Convergence in probability is defined as follows $\lim_{n \to \infty } Pr(|X_n-X| \ge e)=0$. It is stronger than convergence in distribution - I don't know how to prove this, but I can give the following explanation. For convergence in distribution, we only looked at the cumulative functions, so it didn't matter whether the variables were dependent or not. For convergence in probability, $X$ needs to either be a constant or $X_n$ must be dependent on X.

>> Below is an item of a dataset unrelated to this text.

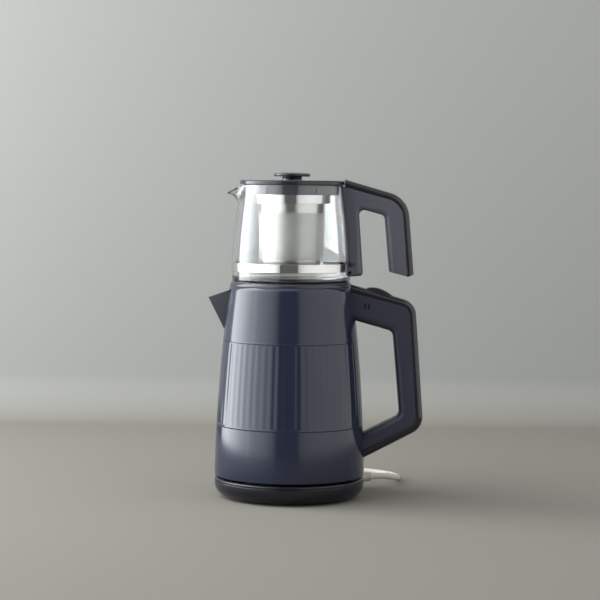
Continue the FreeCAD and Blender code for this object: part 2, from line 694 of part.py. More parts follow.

Almost sure convergence is defined as follows $Pr(\lim_{n \to \infty} X_n=X)=1$. On this MathOverflow thread I asked if there was a way to reduce limits to some kind of canonical form. I obtained the following results where $dif_x=|X_n-X|$:

  • Convergence in probability: $\forall e, d, n>N_1(e,d): dif_x \ge e \text{ with } p < d $
  • Almost sure convergence: ($\forall e, n>N_2(e): dif_x < e) \text{ with } p=1$
  • Alternative form: ($\forall e, n>N_2(e): dif_x \ge e) \text{ with } p=0$

We notice that for convergence in probability, we can reduce $p$ below any arbitrary positive value by choosing values of $n$ high enough, while in the second formula we can reduce it to 0. Additionally, the probability in the first formula looks at individual probabilities, while the second looks at probabilities over all possible values of e and n. From these forms it is clear that Almost Sure Convergence implies Convergence in probability. If convergence in probability is not occurring, then we can find some e, d, with with $p \ge d \forall n$. This alone will cause the $p$ in almost sure convergence to not be 0.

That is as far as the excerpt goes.